### Exercise
Please repeat, exactly and with nothing added, the lines running from the line that contains "Write part 5" to the line that contains "for name in", both lines included.

### Dataset excerpts

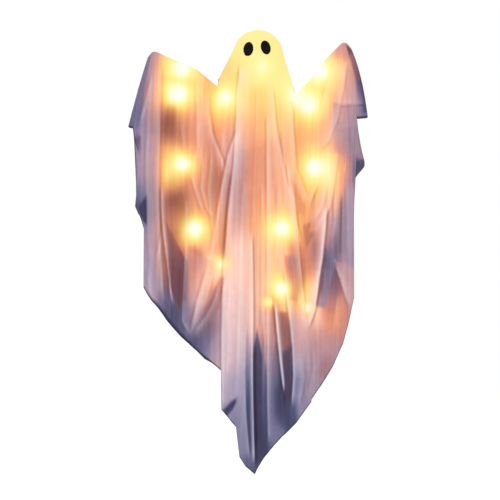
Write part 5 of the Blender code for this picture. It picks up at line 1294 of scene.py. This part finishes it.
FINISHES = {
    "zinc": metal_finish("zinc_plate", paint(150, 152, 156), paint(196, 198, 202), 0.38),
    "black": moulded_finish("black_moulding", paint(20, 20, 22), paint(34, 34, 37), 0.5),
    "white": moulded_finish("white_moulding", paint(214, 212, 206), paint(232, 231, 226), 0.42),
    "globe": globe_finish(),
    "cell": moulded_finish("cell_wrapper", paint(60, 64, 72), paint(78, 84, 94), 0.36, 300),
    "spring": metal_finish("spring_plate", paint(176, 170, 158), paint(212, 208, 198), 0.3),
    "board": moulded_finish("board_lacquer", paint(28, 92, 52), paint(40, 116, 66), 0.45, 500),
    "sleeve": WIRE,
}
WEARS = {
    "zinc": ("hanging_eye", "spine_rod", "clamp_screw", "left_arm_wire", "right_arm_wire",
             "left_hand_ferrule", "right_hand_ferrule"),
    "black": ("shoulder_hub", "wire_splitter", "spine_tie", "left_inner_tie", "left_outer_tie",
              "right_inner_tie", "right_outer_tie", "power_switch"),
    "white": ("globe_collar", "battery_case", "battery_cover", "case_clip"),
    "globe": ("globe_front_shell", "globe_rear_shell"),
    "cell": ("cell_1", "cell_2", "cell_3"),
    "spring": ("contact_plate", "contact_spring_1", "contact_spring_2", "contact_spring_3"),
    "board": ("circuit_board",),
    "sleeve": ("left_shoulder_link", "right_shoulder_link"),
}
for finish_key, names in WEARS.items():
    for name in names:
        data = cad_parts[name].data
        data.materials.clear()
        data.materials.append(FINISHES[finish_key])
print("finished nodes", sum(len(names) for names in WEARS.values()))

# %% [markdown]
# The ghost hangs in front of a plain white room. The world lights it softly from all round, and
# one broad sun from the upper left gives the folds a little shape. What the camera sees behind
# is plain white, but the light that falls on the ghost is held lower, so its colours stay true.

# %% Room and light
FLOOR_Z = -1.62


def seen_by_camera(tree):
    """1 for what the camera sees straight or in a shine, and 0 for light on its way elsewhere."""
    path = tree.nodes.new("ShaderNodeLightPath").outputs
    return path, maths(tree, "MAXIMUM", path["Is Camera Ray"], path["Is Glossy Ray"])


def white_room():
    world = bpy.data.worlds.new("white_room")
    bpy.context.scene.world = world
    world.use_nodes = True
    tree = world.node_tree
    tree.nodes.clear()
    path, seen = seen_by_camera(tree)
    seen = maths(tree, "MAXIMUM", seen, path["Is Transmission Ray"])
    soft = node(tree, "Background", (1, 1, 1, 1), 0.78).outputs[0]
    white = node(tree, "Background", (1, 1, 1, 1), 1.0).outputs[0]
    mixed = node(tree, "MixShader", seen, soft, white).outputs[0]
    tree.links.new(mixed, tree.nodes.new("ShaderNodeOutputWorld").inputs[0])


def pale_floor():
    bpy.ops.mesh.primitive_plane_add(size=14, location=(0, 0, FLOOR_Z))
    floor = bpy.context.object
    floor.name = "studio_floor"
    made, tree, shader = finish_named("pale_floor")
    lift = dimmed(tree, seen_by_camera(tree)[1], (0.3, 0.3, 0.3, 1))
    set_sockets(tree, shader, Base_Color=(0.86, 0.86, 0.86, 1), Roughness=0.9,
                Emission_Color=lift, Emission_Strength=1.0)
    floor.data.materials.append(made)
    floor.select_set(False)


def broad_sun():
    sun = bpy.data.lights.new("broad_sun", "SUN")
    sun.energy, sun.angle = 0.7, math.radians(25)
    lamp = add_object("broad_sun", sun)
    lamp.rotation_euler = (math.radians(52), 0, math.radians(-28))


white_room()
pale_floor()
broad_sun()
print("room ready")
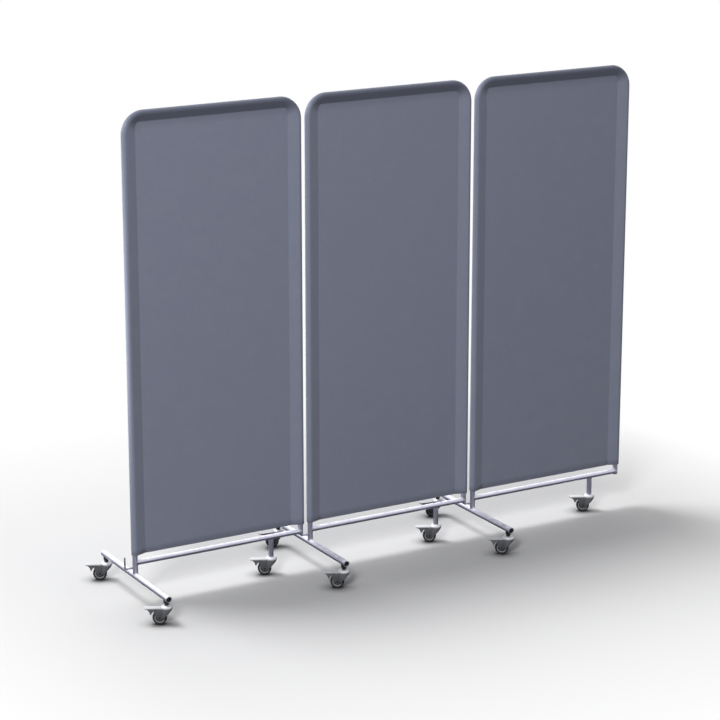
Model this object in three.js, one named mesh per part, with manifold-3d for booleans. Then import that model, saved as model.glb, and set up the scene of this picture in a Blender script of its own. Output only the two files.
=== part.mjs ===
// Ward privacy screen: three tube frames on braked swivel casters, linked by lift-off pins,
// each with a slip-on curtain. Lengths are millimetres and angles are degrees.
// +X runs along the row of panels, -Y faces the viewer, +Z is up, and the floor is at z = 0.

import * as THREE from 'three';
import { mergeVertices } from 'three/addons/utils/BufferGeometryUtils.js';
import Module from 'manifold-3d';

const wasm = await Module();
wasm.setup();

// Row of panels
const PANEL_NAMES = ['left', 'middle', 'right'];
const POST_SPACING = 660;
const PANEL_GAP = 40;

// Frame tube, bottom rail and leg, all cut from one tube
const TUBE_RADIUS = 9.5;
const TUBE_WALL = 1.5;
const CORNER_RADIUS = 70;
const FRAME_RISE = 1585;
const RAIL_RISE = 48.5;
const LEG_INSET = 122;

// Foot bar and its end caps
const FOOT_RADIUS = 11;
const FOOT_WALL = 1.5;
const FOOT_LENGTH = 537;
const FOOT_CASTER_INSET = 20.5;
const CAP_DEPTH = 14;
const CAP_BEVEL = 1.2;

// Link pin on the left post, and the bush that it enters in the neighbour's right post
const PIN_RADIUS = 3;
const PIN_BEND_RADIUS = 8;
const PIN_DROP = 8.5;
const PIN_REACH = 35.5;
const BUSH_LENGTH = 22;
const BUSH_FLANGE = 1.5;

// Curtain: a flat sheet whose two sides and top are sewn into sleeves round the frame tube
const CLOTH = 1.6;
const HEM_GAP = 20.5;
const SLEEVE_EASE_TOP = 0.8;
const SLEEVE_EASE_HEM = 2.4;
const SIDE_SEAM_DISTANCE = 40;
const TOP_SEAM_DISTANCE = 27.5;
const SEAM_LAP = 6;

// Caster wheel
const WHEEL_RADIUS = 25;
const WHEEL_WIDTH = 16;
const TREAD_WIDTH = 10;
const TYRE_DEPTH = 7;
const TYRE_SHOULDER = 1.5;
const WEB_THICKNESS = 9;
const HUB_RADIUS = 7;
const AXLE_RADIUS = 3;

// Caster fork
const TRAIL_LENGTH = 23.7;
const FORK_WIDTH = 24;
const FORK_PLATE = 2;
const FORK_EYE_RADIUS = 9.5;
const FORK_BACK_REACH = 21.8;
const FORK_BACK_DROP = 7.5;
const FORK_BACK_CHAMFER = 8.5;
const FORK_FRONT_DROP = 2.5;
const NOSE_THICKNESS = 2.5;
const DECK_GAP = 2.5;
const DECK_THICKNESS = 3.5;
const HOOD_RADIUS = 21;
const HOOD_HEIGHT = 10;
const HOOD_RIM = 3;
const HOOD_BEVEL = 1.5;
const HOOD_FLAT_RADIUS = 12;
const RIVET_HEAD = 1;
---
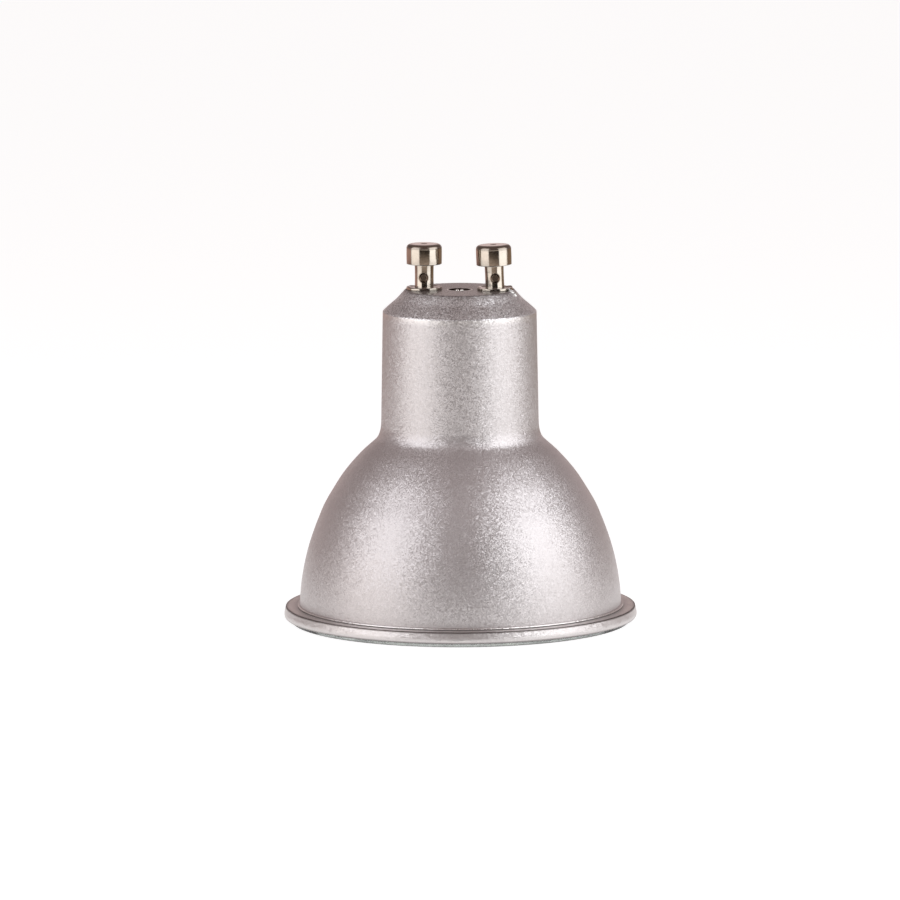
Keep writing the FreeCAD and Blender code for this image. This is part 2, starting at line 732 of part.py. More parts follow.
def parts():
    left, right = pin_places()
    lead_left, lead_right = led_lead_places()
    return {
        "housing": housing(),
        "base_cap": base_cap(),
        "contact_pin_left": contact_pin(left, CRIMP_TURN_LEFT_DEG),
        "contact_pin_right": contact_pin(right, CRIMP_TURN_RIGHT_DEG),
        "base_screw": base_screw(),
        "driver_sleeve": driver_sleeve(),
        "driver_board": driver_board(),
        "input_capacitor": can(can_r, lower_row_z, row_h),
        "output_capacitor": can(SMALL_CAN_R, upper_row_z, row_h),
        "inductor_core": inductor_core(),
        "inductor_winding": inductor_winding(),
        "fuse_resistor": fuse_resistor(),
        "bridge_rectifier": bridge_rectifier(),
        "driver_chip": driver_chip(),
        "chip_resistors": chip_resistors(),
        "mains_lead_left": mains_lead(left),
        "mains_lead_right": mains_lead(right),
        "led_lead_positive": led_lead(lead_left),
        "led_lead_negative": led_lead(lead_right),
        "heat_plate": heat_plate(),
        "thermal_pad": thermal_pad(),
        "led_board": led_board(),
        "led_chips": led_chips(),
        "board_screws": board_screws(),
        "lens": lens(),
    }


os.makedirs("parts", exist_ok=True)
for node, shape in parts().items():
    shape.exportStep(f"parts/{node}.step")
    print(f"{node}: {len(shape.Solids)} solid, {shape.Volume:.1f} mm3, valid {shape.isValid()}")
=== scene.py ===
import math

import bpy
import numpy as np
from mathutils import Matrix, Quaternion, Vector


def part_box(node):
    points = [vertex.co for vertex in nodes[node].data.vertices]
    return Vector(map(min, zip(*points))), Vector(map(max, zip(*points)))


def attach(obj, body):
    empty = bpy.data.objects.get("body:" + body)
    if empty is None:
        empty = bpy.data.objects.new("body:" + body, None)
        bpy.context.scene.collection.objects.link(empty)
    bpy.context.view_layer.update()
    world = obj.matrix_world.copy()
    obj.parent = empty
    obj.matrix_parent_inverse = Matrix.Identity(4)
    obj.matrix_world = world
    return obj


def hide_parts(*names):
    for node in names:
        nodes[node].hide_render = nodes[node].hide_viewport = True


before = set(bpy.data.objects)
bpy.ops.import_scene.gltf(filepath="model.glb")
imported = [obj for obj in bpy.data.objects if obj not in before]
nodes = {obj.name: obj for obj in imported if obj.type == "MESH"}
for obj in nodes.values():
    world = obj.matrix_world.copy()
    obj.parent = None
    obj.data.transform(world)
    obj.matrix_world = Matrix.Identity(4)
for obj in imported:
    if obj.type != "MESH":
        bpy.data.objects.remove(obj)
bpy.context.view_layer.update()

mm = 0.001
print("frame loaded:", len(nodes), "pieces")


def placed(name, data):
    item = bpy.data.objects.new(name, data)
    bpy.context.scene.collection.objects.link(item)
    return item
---
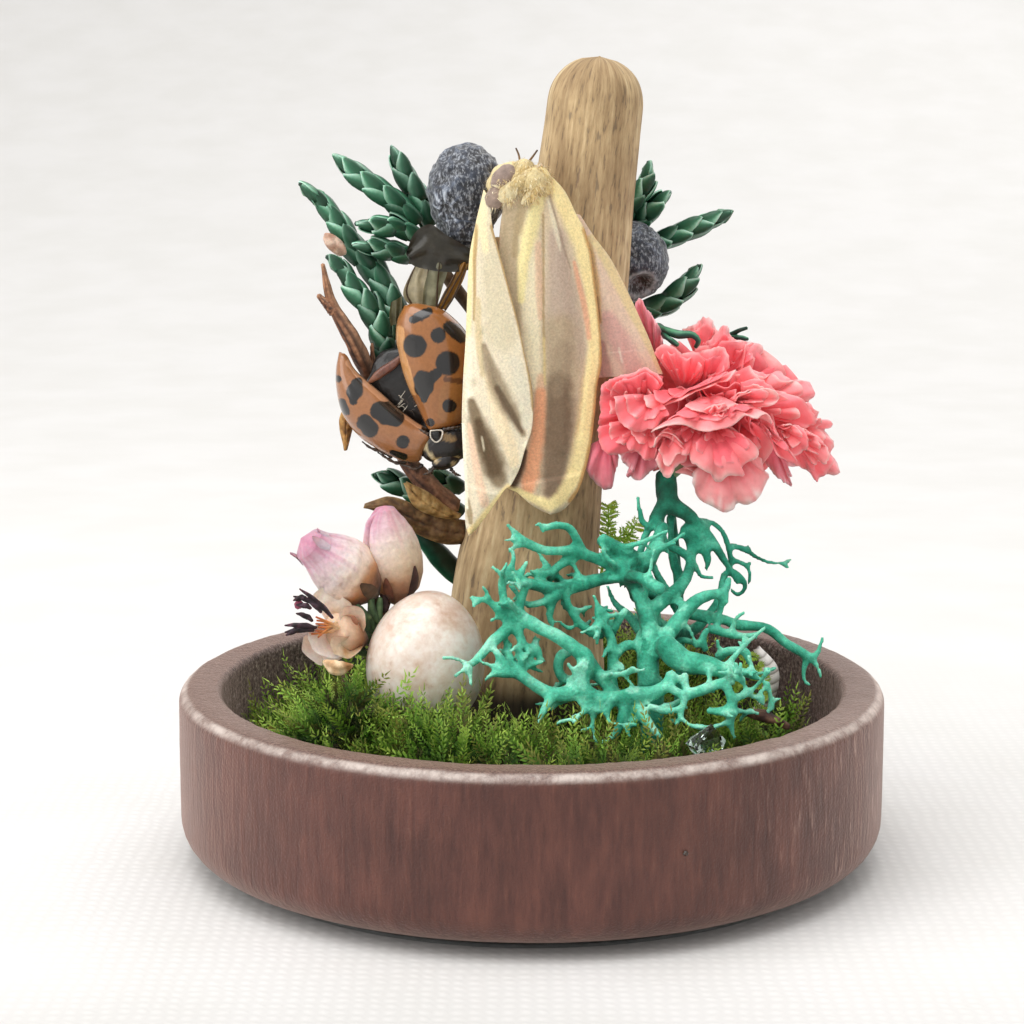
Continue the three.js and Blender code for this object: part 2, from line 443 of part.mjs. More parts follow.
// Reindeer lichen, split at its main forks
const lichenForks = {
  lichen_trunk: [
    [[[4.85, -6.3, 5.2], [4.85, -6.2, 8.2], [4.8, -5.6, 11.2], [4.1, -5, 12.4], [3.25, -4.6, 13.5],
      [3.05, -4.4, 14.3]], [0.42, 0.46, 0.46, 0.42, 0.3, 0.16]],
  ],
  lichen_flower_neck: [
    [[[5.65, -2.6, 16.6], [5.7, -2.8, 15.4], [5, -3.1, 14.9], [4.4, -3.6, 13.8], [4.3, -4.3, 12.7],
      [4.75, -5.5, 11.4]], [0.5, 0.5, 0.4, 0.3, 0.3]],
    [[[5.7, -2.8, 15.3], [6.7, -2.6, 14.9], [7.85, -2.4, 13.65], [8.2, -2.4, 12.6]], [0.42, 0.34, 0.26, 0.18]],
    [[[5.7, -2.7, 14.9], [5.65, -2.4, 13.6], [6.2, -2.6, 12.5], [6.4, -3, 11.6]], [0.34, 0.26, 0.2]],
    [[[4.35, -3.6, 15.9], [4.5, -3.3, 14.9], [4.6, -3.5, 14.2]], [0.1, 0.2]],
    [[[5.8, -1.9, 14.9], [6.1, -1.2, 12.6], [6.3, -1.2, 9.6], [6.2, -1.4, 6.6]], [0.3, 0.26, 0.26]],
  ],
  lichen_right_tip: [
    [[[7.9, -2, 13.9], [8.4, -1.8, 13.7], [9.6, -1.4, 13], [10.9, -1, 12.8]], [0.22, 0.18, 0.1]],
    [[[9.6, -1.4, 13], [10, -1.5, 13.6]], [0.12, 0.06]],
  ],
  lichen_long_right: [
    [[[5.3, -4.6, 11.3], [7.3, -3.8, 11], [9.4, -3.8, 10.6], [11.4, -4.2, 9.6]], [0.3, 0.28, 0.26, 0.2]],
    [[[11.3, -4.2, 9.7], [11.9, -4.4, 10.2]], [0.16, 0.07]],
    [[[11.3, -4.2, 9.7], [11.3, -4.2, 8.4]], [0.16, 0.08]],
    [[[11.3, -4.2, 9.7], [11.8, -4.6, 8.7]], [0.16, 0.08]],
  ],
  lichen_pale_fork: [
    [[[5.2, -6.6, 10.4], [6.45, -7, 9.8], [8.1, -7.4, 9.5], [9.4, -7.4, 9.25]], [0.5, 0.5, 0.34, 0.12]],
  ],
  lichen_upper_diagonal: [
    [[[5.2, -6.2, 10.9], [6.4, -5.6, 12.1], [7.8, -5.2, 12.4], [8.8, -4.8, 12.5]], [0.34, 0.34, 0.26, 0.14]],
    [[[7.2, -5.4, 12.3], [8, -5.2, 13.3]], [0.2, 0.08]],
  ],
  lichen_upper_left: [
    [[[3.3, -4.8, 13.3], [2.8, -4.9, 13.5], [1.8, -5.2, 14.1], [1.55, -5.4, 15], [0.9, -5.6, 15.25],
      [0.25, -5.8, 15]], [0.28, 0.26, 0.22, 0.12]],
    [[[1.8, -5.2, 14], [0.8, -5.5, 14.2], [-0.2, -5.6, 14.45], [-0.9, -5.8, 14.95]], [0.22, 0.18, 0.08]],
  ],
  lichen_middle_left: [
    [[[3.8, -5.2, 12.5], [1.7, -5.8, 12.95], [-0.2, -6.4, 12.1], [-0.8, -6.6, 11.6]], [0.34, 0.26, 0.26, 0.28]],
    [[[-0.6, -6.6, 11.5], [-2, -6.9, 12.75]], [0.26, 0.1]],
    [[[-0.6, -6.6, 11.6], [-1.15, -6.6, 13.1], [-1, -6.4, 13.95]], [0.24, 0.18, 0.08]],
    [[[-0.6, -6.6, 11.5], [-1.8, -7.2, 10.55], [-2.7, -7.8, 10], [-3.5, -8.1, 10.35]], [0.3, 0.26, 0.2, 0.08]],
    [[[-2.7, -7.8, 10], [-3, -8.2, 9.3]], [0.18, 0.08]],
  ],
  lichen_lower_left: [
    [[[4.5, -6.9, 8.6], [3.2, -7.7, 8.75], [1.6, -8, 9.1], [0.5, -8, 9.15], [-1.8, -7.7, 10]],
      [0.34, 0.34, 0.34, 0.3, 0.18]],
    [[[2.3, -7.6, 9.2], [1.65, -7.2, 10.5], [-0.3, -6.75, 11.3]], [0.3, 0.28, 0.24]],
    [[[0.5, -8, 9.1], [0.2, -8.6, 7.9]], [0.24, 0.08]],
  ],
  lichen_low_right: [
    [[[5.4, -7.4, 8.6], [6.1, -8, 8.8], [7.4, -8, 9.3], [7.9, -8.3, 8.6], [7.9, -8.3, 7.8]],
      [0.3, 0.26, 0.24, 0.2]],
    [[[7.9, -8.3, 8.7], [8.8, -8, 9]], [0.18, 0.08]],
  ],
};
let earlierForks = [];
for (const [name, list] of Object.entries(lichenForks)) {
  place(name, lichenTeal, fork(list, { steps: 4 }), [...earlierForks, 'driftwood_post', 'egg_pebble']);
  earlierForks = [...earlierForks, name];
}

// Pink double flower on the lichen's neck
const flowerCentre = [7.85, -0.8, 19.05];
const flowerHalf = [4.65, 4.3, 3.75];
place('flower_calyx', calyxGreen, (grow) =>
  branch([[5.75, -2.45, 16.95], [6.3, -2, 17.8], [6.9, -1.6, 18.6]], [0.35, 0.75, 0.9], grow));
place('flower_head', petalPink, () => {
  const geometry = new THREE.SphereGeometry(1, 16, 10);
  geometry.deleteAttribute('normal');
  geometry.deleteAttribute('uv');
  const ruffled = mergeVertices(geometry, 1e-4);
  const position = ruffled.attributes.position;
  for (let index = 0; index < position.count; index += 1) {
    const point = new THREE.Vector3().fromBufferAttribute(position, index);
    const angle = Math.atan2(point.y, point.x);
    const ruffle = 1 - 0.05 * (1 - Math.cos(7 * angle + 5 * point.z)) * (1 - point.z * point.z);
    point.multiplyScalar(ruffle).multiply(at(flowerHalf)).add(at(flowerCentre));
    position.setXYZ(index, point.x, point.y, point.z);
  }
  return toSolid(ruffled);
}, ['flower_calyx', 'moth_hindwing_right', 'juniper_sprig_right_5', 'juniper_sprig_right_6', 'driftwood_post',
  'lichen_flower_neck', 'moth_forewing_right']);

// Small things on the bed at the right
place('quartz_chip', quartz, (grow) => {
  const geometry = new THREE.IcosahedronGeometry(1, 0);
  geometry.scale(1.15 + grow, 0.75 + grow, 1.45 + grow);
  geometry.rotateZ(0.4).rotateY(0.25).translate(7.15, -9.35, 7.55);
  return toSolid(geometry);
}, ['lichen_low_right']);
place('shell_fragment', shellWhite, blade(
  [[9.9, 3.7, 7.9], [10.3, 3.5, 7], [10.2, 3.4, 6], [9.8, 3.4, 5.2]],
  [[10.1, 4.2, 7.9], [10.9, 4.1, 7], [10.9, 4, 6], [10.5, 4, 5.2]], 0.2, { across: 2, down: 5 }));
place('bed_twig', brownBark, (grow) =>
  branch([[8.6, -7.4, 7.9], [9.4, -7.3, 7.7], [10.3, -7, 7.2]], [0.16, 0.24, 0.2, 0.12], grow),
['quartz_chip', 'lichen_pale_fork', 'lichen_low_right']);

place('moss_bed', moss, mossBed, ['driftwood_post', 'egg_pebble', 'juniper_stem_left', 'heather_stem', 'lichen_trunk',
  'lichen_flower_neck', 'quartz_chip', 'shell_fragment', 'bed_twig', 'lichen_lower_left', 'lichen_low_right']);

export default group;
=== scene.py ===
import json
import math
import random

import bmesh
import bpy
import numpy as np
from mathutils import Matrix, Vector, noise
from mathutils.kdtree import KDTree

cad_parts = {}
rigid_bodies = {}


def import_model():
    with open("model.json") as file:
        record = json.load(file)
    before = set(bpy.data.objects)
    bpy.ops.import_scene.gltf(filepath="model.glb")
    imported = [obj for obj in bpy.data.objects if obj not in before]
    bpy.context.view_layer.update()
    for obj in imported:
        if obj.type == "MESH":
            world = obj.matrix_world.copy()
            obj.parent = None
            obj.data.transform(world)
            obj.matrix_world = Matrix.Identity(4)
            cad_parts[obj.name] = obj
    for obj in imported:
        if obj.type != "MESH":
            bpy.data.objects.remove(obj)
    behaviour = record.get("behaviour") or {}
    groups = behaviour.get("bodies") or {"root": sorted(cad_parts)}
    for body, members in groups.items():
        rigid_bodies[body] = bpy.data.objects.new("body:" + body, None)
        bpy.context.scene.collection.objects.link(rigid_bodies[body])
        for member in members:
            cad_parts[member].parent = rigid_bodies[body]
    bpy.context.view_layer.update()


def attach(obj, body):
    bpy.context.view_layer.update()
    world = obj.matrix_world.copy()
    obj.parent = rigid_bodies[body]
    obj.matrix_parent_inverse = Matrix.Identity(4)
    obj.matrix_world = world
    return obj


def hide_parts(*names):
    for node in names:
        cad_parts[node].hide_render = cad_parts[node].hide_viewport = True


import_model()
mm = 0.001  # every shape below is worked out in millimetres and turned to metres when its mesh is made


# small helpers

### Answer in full
Write part 5 of the Blender code for this picture. It picks up at line 1294 of scene.py. This part finishes it.
FINISHES = {
    "zinc": metal_finish("zinc_plate", paint(150, 152, 156), paint(196, 198, 202), 0.38),
    "black": moulded_finish("black_moulding", paint(20, 20, 22), paint(34, 34, 37), 0.5),
    "white": moulded_finish("white_moulding", paint(214, 212, 206), paint(232, 231, 226), 0.42),
    "globe": globe_finish(),
    "cell": moulded_finish("cell_wrapper", paint(60, 64, 72), paint(78, 84, 94), 0.36, 300),
    "spring": metal_finish("spring_plate", paint(176, 170, 158), paint(212, 208, 198), 0.3),
    "board": moulded_finish("board_lacquer", paint(28, 92, 52), paint(40, 116, 66), 0.45, 500),
    "sleeve": WIRE,
}
WEARS = {
    "zinc": ("hanging_eye", "spine_rod", "clamp_screw", "left_arm_wire", "right_arm_wire",
             "left_hand_ferrule", "right_hand_ferrule"),
    "black": ("shoulder_hub", "wire_splitter", "spine_tie", "left_inner_tie", "left_outer_tie",
              "right_inner_tie", "right_outer_tie", "power_switch"),
    "white": ("globe_collar", "battery_case", "battery_cover", "case_clip"),
    "globe": ("globe_front_shell", "globe_rear_shell"),
    "cell": ("cell_1", "cell_2", "cell_3"),
    "spring": ("contact_plate", "contact_spring_1", "contact_spring_2", "contact_spring_3"),
    "board": ("circuit_board",),
    "sleeve": ("left_shoulder_link", "right_shoulder_link"),
}
for finish_key, names in WEARS.items():
    for name in names:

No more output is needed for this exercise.